The second, more brutal battle is in the aerial duels inside the Ogeli penalty area. With replacement centre-back Onni Ranta in the lineup, RiPS's tactical targeting of the back post from corners and deep free kicks is a glaring mismatch. RiPS centre-forward Joonas Kivimäki has won a staggering 65% of his aerial duels this season, while Ranta has lost 57% of his. The wind and slick surface will make defending crosses even more precarious, turning every RiPS dead ball into a moment of high danger. The decisive zone will be the wide defensive channels of Ogeli. RiPS's direct ball into the corner for their wingers to chase bypasses the high Ogeli press and forces the home side's full-backs into retreating one-on-one situations. Their lack of pace has been repeatedly exposed on film this season.

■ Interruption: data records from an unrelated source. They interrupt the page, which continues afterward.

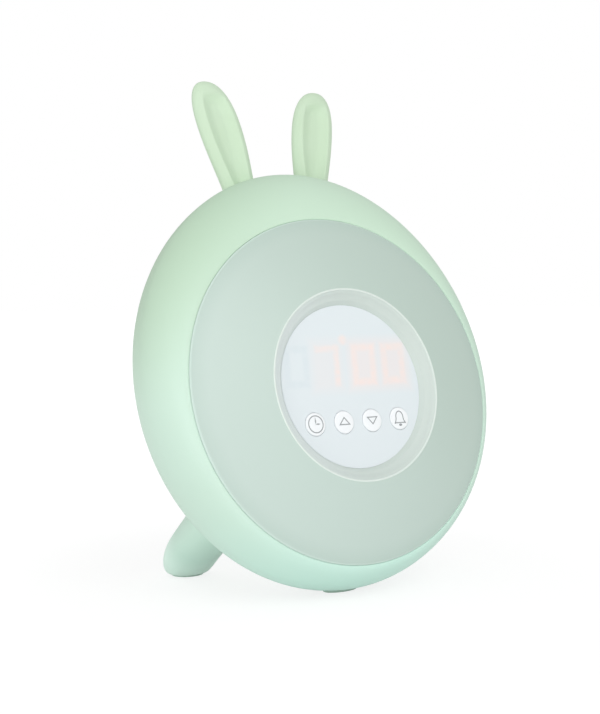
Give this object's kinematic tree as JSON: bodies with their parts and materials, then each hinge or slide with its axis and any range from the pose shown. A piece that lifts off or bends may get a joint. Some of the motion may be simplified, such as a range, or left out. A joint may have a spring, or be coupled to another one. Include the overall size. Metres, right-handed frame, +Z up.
{
  "type": "kids alarm clock with night light",
  "caption": "Round kids alarm clock with a night-light diffuser ring, small digital display, touch keys under it, two soft ears on top and two rear feet.",
  "frame": {"origin": "centre of the flat underside of the chin pad, on the table", "axes": "+X to the right seen from the front, +Y to the back, +Z up; the face looks along -Y and leans back"},
  "size_m": [0.1608, 0.0884, 0.2098],
  "materials": {
    "mint_shell": "soft satin",
    "ear_rubber": "matte, soft to the touch",
    "pad_rubber": "matte",
    "diffuser": "translucent satin",
    "display_white": "translucent white",
    "key_white": "satin",
    "black_plastic": "matte",
    "inner_plastic": "matte",
    "led": "clear",
    "board": "satin",
    "cell": "gloss",
    "metal": "satin"
  },
  "bodies": {
    "clock": {"battery_cells": "cell", "battery_contacts": "metal", "case_screws": "metal", "chassis": "inner_plastic", "chassis_screws": "metal", "chin_pad": "pad_rubber", "clock_chip": "black_plastic", "diffuser": "diffuser", "diffuser_screws": "metal", "digit_module": "black_plastic", "digit_segments": "led", "display_board": "board", "display_board_screws": "metal", "display_window": "display_white", "ear_left": "ear_rubber", "ear_right": "ear_rubber", "ear_screws": "metal", "ear_washers": "metal", "foot_left": "mint_shell", "foot_pads": "pad_rubber", "foot_right": "mint_shell", "foot_screws": "metal", "foot_washers": "metal", "front_housing": "mint_shell", "lamp_board": "board", "lamp_leds": "led", "main_board": "board", "main_board_screws": "metal", "power_socket": "black_plastic", "rear_housing": "mint_shell", "ribbon_cable": "inner_plastic", "socket_nut": "metal", "speaker": "black_plastic", "speaker_clamp": "inner_plastic", "speaker_screws": "metal", "tact_switches": "black_plastic"},
    "time_button": {"time_key": "key_white", "time_plunger": "black_plastic"},
    "up_button": {"up_key": "key_white", "up_plunger": "black_plastic"},
    "down_button": {"down_key": "key_white", "down_plunger": "black_plastic"},
    "alarm_button": {"alarm_key": "key_white", "alarm_plunger": "black_plastic"},
    "door": {"battery_door": "mint_shell", "battery_door_screw": "metal"}
  },
  "joints": [
    {"name": "time_press", "type": "slide", "parent": "clock", "child": "time_button", "axis": [0, 0.9648, -0.263], "range_m": [0, 0.0005], "stiffness_N_per_m": 400, "springref_m": -0.001},
    {"name": "up_press", "type": "slide", "parent": "clock", "child": "up_button", "axis": [0, 0.9648, -0.263], "range_m": [0, 0.0005], "stiffness_N_per_m": 400, "springref_m": -0.001},
    {"name": "down_press", "type": "slide", "parent": "clock", "child": "down_button", "axis": [0, 0.9648, -0.263], "range_m": [0, 0.0005], "stiffness_N_per_m": 400, "springref_m": -0.001},
    {"name": "alarm_press", "type": "slide", "parent": "clock", "child": "alarm_button", "axis": [0, 0.9648, -0.263], "range_m": [0, 0.0005], "stiffness_N_per_m": 400, "springref_m": -0.001},
    {"name": "battery_door_lift", "type": "slide", "parent": "clock", "child": "door", "axis": [0, 0.9648, -0.263], "range_m": [0, 0.02]}
  ]
}
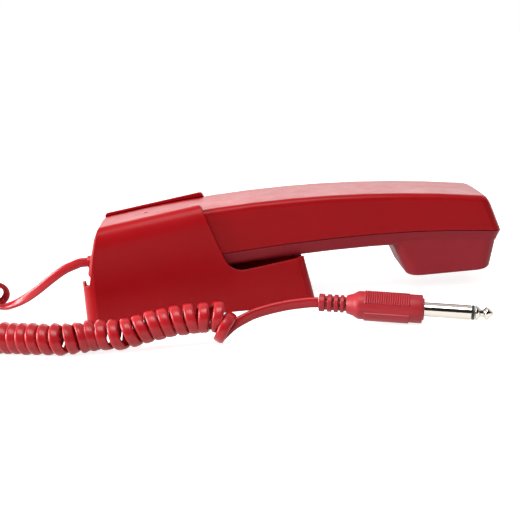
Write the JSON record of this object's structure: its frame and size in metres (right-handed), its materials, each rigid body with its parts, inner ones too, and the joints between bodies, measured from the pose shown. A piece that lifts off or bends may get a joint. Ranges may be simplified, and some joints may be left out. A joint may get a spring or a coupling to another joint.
{
  "type": "wall telephone handset in cradle",
  "caption": "Slim curved telephone handset in a short wall cradle it slides out of, with a curly cord ending in a 6.35 mm jack plug.",
  "frame": {"origin": "on the wall face of the cradle, under the middle of the whole length of cradle and handset, cord left out", "axes": "+X along the handset towards its ear end (up, on the wall), +Z straight out of the wall, +Y across"},
  "size_m": [0.3057, 0.1241, 0.053],
  "materials": {
    "red_shell": "moulded ABS, semi-gloss",
    "red_cord": "soft PVC, satin",
    "nickel": "nickel plated brass",
    "steel": "zinc plated steel",
    "black": "black insulator",
    "foam": "closed-cell foam",
    "cloth": "woven acoustic cloth",
    "boot": "moulded rubber",
    "board": "glass-epoxy laminate",
    "glass": "clear",
    "cream": "nylon",
    "weight": "bare"
  },
  "bodies": {
    "cradle": {"cradle_shell": "red_shell", "wall_plate": "red_shell", "plate_screw_1": "steel", "plate_screw_2": "steel", "plate_screw_3": "steel", "plate_screw_4": "steel", "hook_magnet": "steel", "cord_lead": "red_cord", "cord_coil": "red_cord", "cord_tail": "red_cord", "plug_body": "red_cord", "plug_sleeve": "nickel", "plug_insulator": "black", "plug_tip": "nickel"},
    "handset": {"back_shell": "red_shell", "front_shell": "red_shell", "cord_grommet": "red_cord", "shell_screw_1": "steel", "shell_screw_2": "steel", "receiver_capsule": "steel", "receiver_gasket": "foam", "earpiece_cloth": "cloth", "microphone_capsule": "steel", "microphone_boot": "boot", "circuit_board": "board", "reed_switch": "glass", "cord_terminal": "cream", "balance_weight": "weight"}
  },
  "joints": [
    {"name": "handset_slide", "type": "slide", "parent": "cradle", "child": "handset", "axis": [0.9974, 0, 0.0725], "range_m": [0, 0.11]}
  ]
}
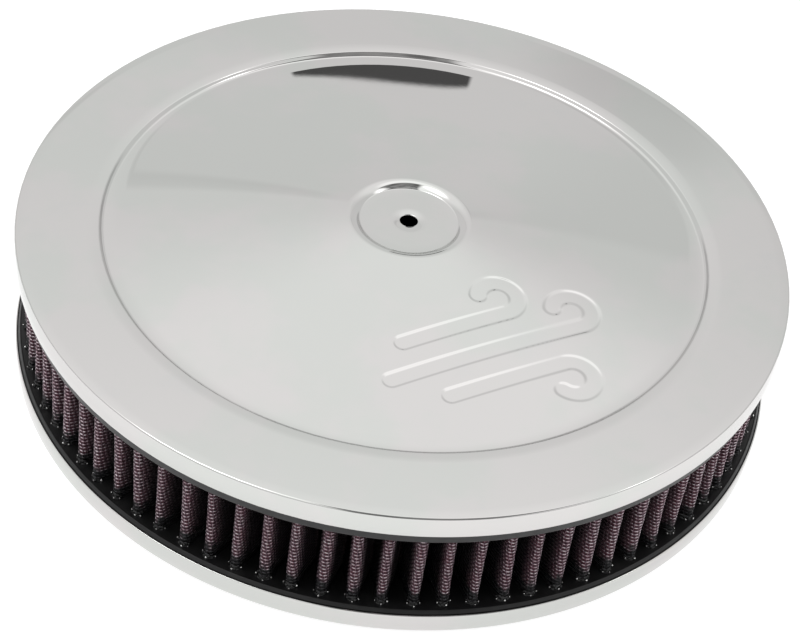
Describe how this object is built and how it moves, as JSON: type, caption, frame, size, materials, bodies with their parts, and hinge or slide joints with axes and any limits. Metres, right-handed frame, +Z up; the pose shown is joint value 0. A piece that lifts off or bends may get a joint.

Match Scenario and Prediction

Expect a contest defined by two distinct phases. For the first 20 minutes, Gnistan Ogeli will attempt to establish territorial dominance, knocking the ball across their back four to lure RiPS out of their shell. RiPS will not bite. They will remain in their disciplined 4-4-2, conceding the middle third but guarding the penalty area with eight outfield players. The match's trajectory hinges on whether Ogeli can score early. If they do, RiPS may be forced to open their lines, creating space for Ogeli's wide players. If—and more likely—the game remains scoreless past the half-hour mark, frustration will mount for the hosts. The second half will see Ogeli push their full-backs higher, leaving Ranta isolated in the centre. RiPS will absorb and strike in transition, likely from a set piece or long throw-in. The conditions (wet pitch, swirling wind) favour the team that makes fewer passes—that is RiPS. This is a classic matchup of style versus substance, and on this day, substance will prevail in a low-scoring, grind-heavy affair. The most probable outcome is a narrow away victory, with under 2.5 goals as a strong statistical lean.

Final Thoughts

The fundamental question this match will answer is whether possession football, at League 4 level, can survive the harsh Finnish spring when the opponent refuses to play the beautiful game. Gnistan Ogeli will control the narrative, but RiPS will control the areas that decide matches—the six-yard box and the set-piece routines. Expect a tense, tactical war where the first mistake, rather than any moment of genius, will be decisive. The sophisticated fan should watch not the ball, but the positioning of Ogeli's fragile back line the moment a RiPS clearance is launched into the wind. That single moment of panic will likely decide the three points.